Tuesday, 3 September 2013

July 2013 - Classical Music

Dvorak - String Quartets 7 to 14

After a couple of false starts, I finally realised my intention of listening to all of Dvorak's 'mature' quartets.

Except deciding just where the maturity begins isn't really any easy task. I've seen all sorts of opinions about which works are the ones worth listening to.  The last 3 are universally listed, but those were all written in the 1890s.  It's less obvious to decide where to place a boundary between quartets 5 (1873), 6 (also 1873), 7 (1874), 8 (1876), 9 (1877), 10 (1878/9) and 11 (1881).

I decided to start with number 7 for a couple of reasons. One was that number 6 is a work that Dvorak felt the need to revise but never finished revising. So it was something he himself was somewhat dissatisfied with. Another reason is that number 7 was the first to be published, and also (a few years later) the first to be performed at a public concert.  So this is where people were sufficiently impressed to become interested in Dvorak as a composer.

I have a vague plan for sometime in the future to work through these quartets backwards rather than forwards, and see at which point I start feeling that the level of engagement has dropped.  Because it's fairly clear to me that Dvorak's earliest quartets, while having a lot of nice tunes, really show him struggling to know what to do with those tunes.  The music tends to ramble on without clear contours or contrast.

But all the works I listened to in July had a fair amount of reward. I'm not entirely sure I could identify one as a personal favourite yet... possibly number 10? Recollection is already a little tricky.

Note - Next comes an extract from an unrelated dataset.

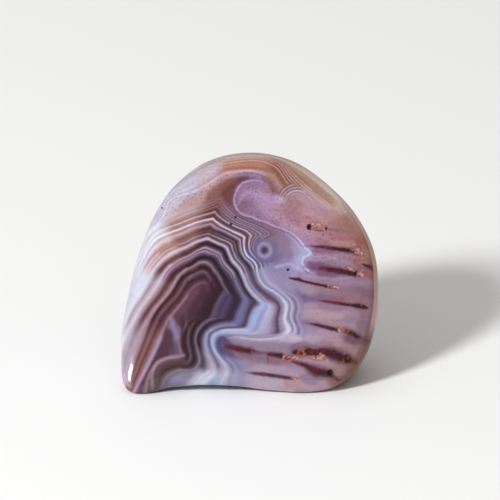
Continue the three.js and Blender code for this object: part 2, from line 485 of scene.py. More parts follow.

I'm more sure that number 12, the 'American' quartet, is not my favourite. I don't dislike it, but I don't think it's typical Dvorak and I think it's one of those pieces where the popularity derives at least partly from a memorable gimmick (not unlike Shostakovich's 'autobiographical' 8th string quartet, which is one of my least favourite in that composers' quartet series). I wouldn't say it's not worth listening to by any means, but I think it's a shame that it has become so popular as to overshadow the other works.